- **The request**
Consider the listing below. Extract exactly the lines from the line containing "0.013, 0.015), 0.7)" to the line containing "points = [vertex.co", both included.

■ ■ ■

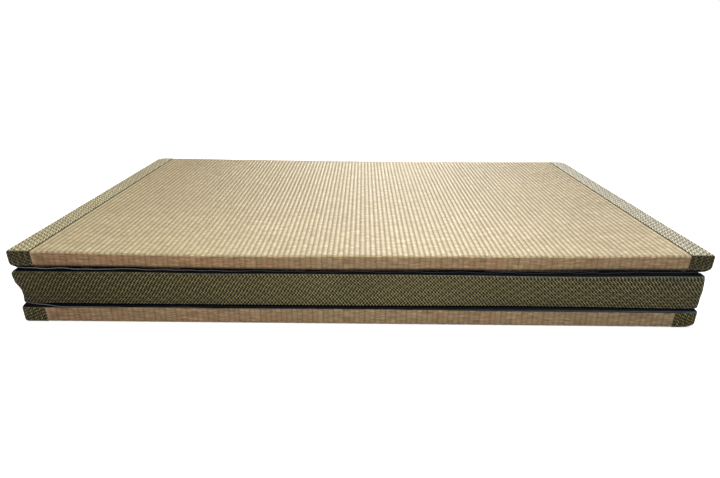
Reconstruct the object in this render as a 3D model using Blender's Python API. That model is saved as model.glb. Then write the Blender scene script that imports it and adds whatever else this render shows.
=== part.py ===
"""A tatami mat of four panels, folded back and forth into a stack.

Metres, +Z up. X runs along the width of the mat, -Y is the front of the stack, and the origin is the
middle of the underside. From the floor up the panels lie face down, face up, face down and face up, so
the outer two show a free end at the front and every fold has two panels meeting end to end.
"""

import math
from collections import namedtuple

import bmesh
import bpy

# Driving dimensions
WIDTH = 0.900
DEPTH = 0.525
HEIGHT = 0.102
CLOTH = 0.001  # thickness of the bindings, backings and hinge bands
GAP = 0.00032  # clearance between two pieces of cloth that touch
UNDER_CLOTH = CLOTH + GAP
BINDING_WIDTH = 0.030  # how far a binding reaches in over the face of its panel
BACKING_RIM = 0.005  # how far a backing turns up round the edge of its panel
FRONT = -DEPTH / 2
BACK = DEPTH / 2
BEHIND_BAND = UNDER_CLOTH + GAP  # how far a panel stands back from the outside of a hinge band

# Where the hinge bands run
FRONT_BAND_CORNER = 0.0035  # radius of the two corners that the front band turns
FRONT_BAND_RETURN = 0.012  # how far back the front band ends after turning them
BACK_BAND_SWEEP = 50  # how many degrees of the rounded back corners a back band covers
BACK_BAND_CREASE = 0.0004  # depth of the crease along the middle of a back band
HALF_CREASE = 0.006  # how far above and below its middle a back band bends into the crease

# Fineness of the rounded edges
CORNER_STEPS = 4
EDGE_STEPS = 4
SHARPEST = 0.002  # least radius of a corner in plan, twice the cloth's thickness

# One row for each panel, from the floor up. "front_corner" is the radius of its two front corners in
# plan. "face_edge" and "back_edge" are the radii of the edges round its rush face and its backing.
Panel = namedtuple("Panel", "name low high left right front face_up front_corner face_edge back_edge")
PANELS = (
    Panel("1", 0.0000, 0.0276, -0.4488, 0.4495, FRONT, False, 0.003, 0.004, 0.007),
    Panel("2", 0.0280, 0.0525, -0.4424, 0.4448, FRONT + BEHIND_BAND, True, 0.003, 0.005, 0.004),
    Panel("3", 0.0529, 0.0771, -0.4484, 0.4434, FRONT + BEHIND_BAND, False, 0.003, 0.005, 0.006),
    Panel("4", 0.0775, HEIGHT, -WIDTH / 2, WIDTH / 2, FRONT, True, 0.003, 0.003, 0.009),
)
BACK_CORNER = 0.014

# One row for each level of a hinge band, from its lower edge up. "left" and "right" are where its ends
# turn the corners, and "inset" is how far the cloth lies in from the plane of the fold.
Level = namedtuple("Level", "z left right inset")
FRONT_BAND = (
    Level(0.0295, -0.4440, 0.4462, 0.0006),
    Level(0.0320, -0.4450, 0.4466, 0.0000),
    Level(0.0400, -0.4440, 0.4466, 0.0000),
    Level(0.0470, -0.4452, 0.4468, 0.0002),
    Level(0.0527, -0.4485, 0.4470, 0.0008),
    Level(0.0575, -0.4499, 0.4466, 0.0002),
    Level(0.0650, -0.4500, 0.4460, 0.0000),
    Level(0.0712, -0.4500, 0.4450, 0.0001),
    Level(0.0746, -0.4491, 0.4446, 0.0010),
)


def clear_scene():
    for thing in list(bpy.data.objects):
        bpy.data.objects.remove(thing)


def material(name, colour, roughness):
    made = bpy.data.materials.new(name)
    made.use_nodes = True
    shader = made.node_tree.nodes["Principled BSDF"]
    shader.inputs["Base Color"].default_value = (*colour, 1)
    shader.inputs["Roughness"].default_value = roughness
    shader.inputs["Metallic"].default_value = 0
    return made


def add_object(name, bm, finish):
    mesh = bpy.data.meshes.new(name)
    bm.to_mesh(mesh)
    bm.free()
    mesh.shade_smooth()
    mesh.set_sharp_from_angle(angle=math.radians(40))
    mesh.materials.append(finish)
    made = bpy.data.objects.new(name, mesh)
    bpy.context.scene.collection.objects.link(made)
    return made


def quarter_turn(radius, steps):
    """(inset, rise) of the points of a rounded edge, from the flat it starts on to the wall it meets."""
    angles = [math.pi / 2 * step / steps for step in range(steps + 1)]
    return [(radius * (1 - math.sin(a)), radius * (1 - math.cos(a))) for a in angles]


def outline(left, right, front, back, front_radius, back_radius):
    """The points of a rectangle with rounded corners, anticlockwise from the left end of its front."""
    corners = (
        (left, front, 1, 1, front_radius, 180),
        (right, front, -1, 1, front_radius, 270),
        (right, back, -1, -1, back_radius, 0),
        (left, back, 1, -1, back_radius, 90),
    )
    points = []
    for x, y, to_right, to_back, radius, start in corners:
        for step in range(CORNER_STEPS + 1):
            turn = math.radians(start + 90 * step / CORNER_STEPS)
            centre = (x + to_right * radius, y + to_back * radius)
            points.append((centre[0] + radius * math.cos(turn), centre[1] + radius * math.sin(turn)))
    return points


def rounded_panel(panel, within=0.0):
    """The closed outer form of a panel, or the form that lies this far within it."""
    low, high = panel.low + within, panel.high - within
    edge_at = {True: panel.face_edge - within, False: panel.back_edge - within}
    rising = [(inset, low + rise) for inset, rise in quarter_turn(edge_at[not panel.face_up], EDGE_STEPS)]
    falling = [(inset, high - rise) for inset, rise in quarter_turn(edge_at[panel.face_up], EDGE_STEPS)]
    bm = bmesh.new()
    rings = []
    for inset, z in rising + falling[::-1]:
        drawn_in = inset + within
        plan = outline(
            panel.left + drawn_in,
            panel.right - drawn_in,
            panel.front + drawn_in,
            BACK - BEHIND_BAND - drawn_in,
            max(panel.front_corner - drawn_in, SHARPEST),
            max(BACK_CORNER - drawn_in, SHARPEST),
        )
        rings.append([bm.verts.new((x, y, z)) for x, y in plan])
    join_rings(bm, rings, closed=True)
    bm.faces.new(rings[0][::-1])
    bm.faces.new(rings[-1])
    return bm


def join_rings(bm, rings, closed):
    """Faces between each ring of points and the next one."""
    count = len(rings[0])
    for lower, upper in zip(rings, rings[1:]):
        for i in range(count if closed else count - 1):
            j = (i + 1) % count
            bm.faces.new((lower[i], lower[j], upper[j], upper[i]))


def rim_height(panel):
    """The level where the backing of a panel ends and its rush and its bindings begin."""
    return panel.low + BACKING_RIM if panel.face_up else panel.high - BACKING_RIM


def face_side_of_rim(panel):
    """The plane that leaves only what is on the rush side of the rim: a point on it, and the way out."""
    way = 1 if panel.face_up else -1
    return (0, 0, rim_height(panel) + way * GAP / 2), (0, 0, -way)


def back_side_of_rim(panel):
    way = 1 if panel.face_up else -1
    return (0, 0, rim_height(panel) - way * GAP / 2), (0, 0, way)


def keep_within(bm, planes):
    """Cuts a closed convex form down to what lies within some planes, and closes each cut."""
    for point, outwards in planes:
        everything = bm.verts[:] + bm.edges[:] + bm.faces[:]
        done = bmesh.ops.bisect_plane(
            bm, geom=everything, plane_co=point, plane_no=outwards, clear_outer=True
        )
        edges = [item for item in done["geom_cut"] if isinstance(item, bmesh.types.BMEdge)]
        bmesh.ops.holes_fill(bm, edges=edges)
    return bm


def combine(made, operation, bm):
    """Adds or takes away a closed form, which itself stays out of the model."""
    tool = add_object(f"{operation.lower()} for {made.name}", bm, made.data.materials[0])
    tool.hide_render = True
    tool.display_type = "WIRE"
    boolean = made.modifiers.new(operation.lower(), "BOOLEAN")
    boolean.operation = operation
    boolean.object = tool


def add_rush_panel(panel, finish):
    """The filled panel in its rush cloth: full size where the rush shows, smaller under the other cloth."""
    side = BINDING_WIDTH + GAP / 2
    shows = (
        ((panel.left + side, 0, 0), (-1, 0, 0)),
        ((panel.right - side, 0, 0), (1, 0, 0)),
        face_side_of_rim(panel),
    )
    made = add_object("rush_panel_" + panel.name, rounded_panel(panel, UNDER_CLOTH), finish)
    combine(made, "UNION", keep_within(rounded_panel(panel), shows))


def add_cover(name, panel, planes, finish):
    """Cloth laid on a panel, between its outside and one cloth's thickness in, and within some planes."""
    made = add_object(name, keep_within(rounded_panel(panel), planes), finish)
    combine(made, "DIFFERENCE", rounded_panel(panel, CLOTH))


def add_bindings(panel, finish):
    """The cloth caps over both ends of a panel: face margin, side, and flaps folded over front and back."""
    side = BINDING_WIDTH - GAP / 2
    left = ((panel.left + side, 0, 0), (1, 0, 0))
    right = ((panel.right - side, 0, 0), (-1, 0, 0))
    add_cover("binding_left_" + panel.name, panel, (left, face_side_of_rim(panel)), finish)
    add_cover("binding_right_" + panel.name, panel, (right, face_side_of_rim(panel)), finish)


def add_backing(panel, finish):
    """The shallow tray of backing cloth: the whole back of the panel and its turned-up rim."""
    add_cover("backing_" + panel.name, panel, (back_side_of_rim(panel),), finish)


def back_band_levels(lower, upper):
    """The levels of a hinge band over the back ends of two panels, lightly creased where they meet."""
    middle = (lower.high + upper.low) / 2
    lower_ends = (lower.left - BEHIND_BAND, lower.right + BEHIND_BAND)
    upper_ends = (upper.left - BEHIND_BAND, upper.right + BEHIND_BAND)
    middle_ends = [(below + above) / 2 for below, above in zip(lower_ends, upper_ends)]
    return (
        Level(lower.low + lower.face_edge, *lower_ends, 0.0),
        Level(middle - HALF_CREASE, *lower_ends, 0.0),
        Level(middle, *middle_ends, BACK_BAND_CREASE),
        Level(middle + HALF_CREASE, *upper_ends, 0.0),
        Level(upper.high - upper.face_edge, *upper_ends, 0.0),
    )


def add_hinge_band(name, levels, at_front, radius, sweep, returns_to, finish):
    """A strip over the ends of two panels. It turns their corners through an angle, and may run on back."""
    bm = bmesh.new()
    fold, inwards = (FRONT, 1) if at_front else (BACK, -1)
    rings = []
    for level in levels:
        plan = [(0.0, returns_to)] if returns_to else []
        for step in range(CORNER_STEPS + 1):
            turn = math.radians(sweep * (1 - step / CORNER_STEPS))
            plan.append((radius * (1 - math.sin(turn)), level.inset + radius * (1 - math.cos(turn))))
        ring = [(level.left + across, fold + inwards * along) for across, along in plan]
        ring += [(level.right - across, fold + inwards * along) for across, along in plan[::-1]]
        rings.append([bm.verts.new((x, y, level.z)) for x, y in ring])
    join_rings(bm, rings, closed=False)
    if not at_front:
        bmesh.ops.reverse_faces(bm, faces=bm.faces[:])
    made = add_object(name, bm, finish)
    solidify = made.modifiers.new("cloth thickness", "SOLIDIFY")
    solidify.thickness = CLOTH
    solidify.offset = -1
    solidify.use_even_offset = True


def main():
    clear_scene()
    rush = material("woven rush", (0.56, 0.45, 0.27), 0.6)
    olive = material("olive herringbone cloth", (0.13, 0.12, 0.06), 0.8)
    black = material("black backing cloth", (0.012, 0.013, 0.015), 0.7)
    for panel in PANELS:
        add_rush_panel(panel, rush)
        add_bindings(panel, olive)
        add_backing(panel, black)
    add_hinge_band("hinge_band_front", FRONT_BAND, True, FRONT_BAND_CORNER, 90, FRONT_BAND_RETURN, olive)
    round_corner = BACK_CORNER + BEHIND_BAND
    for name, lower, upper in (("lower", PANELS[0], PANELS[1]), ("upper", PANELS[2], PANELS[3])):
        levels = back_band_levels(lower, upper)
        add_hinge_band("hinge_band_back_" + name, levels, False, round_corner, BACK_BAND_SWEEP, 0, olive)


main()
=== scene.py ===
# %% [markdown]
# # A folding tatami mat, lesson by lesson
# The real mat is four boards of light filling, each wrapped in woven rush. A dark patterned tape binds both
# ends of every board, black cloth backs it, and strips of the same patterned cloth hinge the boards, which
# are folded back and forth into a flat stack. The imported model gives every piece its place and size, so it
# is loaded first and nothing in it is moved.

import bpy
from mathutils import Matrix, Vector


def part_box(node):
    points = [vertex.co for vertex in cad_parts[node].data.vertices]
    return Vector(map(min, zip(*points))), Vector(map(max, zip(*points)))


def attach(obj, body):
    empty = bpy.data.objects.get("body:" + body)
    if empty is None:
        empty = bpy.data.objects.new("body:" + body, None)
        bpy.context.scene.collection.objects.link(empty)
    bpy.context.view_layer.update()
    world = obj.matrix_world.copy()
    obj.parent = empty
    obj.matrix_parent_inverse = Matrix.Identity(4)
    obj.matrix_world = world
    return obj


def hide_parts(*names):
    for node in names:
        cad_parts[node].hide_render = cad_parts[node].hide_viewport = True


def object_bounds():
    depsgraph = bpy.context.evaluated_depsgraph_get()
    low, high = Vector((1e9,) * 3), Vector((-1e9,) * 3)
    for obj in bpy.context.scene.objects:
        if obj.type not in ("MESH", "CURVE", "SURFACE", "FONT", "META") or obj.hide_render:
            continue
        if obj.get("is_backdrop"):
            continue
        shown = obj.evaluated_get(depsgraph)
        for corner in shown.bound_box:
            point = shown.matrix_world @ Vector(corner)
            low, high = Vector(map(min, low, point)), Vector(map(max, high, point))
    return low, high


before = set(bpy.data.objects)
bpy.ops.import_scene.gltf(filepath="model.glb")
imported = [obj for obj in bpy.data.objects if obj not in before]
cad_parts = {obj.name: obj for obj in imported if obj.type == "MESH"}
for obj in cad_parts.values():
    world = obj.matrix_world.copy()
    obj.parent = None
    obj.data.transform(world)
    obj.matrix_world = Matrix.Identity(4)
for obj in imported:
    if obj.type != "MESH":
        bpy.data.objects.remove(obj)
cad_low, cad_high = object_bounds()
print("frame from", tuple(cad_low), "to", tuple(cad_high))

# %% [markdown]
# ## Measures
# A maker would read these off the finished mat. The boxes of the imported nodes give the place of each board,
# and the numbers below say how its edges are rounded and how the cloth lies. All are in metres.

# %% Name what repeats
import math

import bmesh
import bpy
from mathutils import Euler, Matrix, Vector, noise

BODY = "root"
FACE_UP = {"1": False, "2": True, "3": False, "4": True}
# The radii of the edges round the rush face and round the backing of each panel
FACE_EDGE = {"1": 0.004, "2": 0.005, "3": 0.005, "4": 0.003}
BACK_EDGE = {"1": 0.007, "2": 0.004, "3": 0.006, "4": 0.009}
FRONT_CORNER, BACK_CORNER = 0.003, 0.014  # seen from above
CLOTH = 0.001  # thickness
TUCK = 0.0014  # how far the rush lies in where other cloth covers it
TINY = 0.0001  # places closer than this count as one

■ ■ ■

- **Result for this exercise**
    black = material("black backing cloth", (0.012, 0.013, 0.015), 0.7)
    for panel in PANELS:
        add_rush_panel(panel, rush)
        add_bindings(panel, olive)
        add_backing(panel, black)
    add_hinge_band("hinge_band_front", FRONT_BAND, True, FRONT_BAND_CORNER, 90, FRONT_BAND_RETURN, olive)
    round_corner = BACK_CORNER + BEHIND_BAND
    for name, lower, upper in (("lower", PANELS[0], PANELS[1]), ("upper", PANELS[2], PANELS[3])):
        levels = back_band_levels(lower, upper)
        add_hinge_band("hinge_band_back_" + name, levels, False, round_corner, BACK_BAND_SWEEP, 0, olive)


main()
=== scene.py ===
# %% [markdown]
# # A folding tatami mat, lesson by lesson
# The real mat is four boards of light filling, each wrapped in woven rush. A dark patterned tape binds both
# ends of every board, black cloth backs it, and strips of the same patterned cloth hinge the boards, which
# are folded back and forth into a flat stack. The imported model gives every piece its place and size, so it
# is loaded first and nothing in it is moved.

import bpy
from mathutils import Matrix, Vector


def part_box(node):
    points = [vertex.co for vertex in cad_parts[node].data.vertices]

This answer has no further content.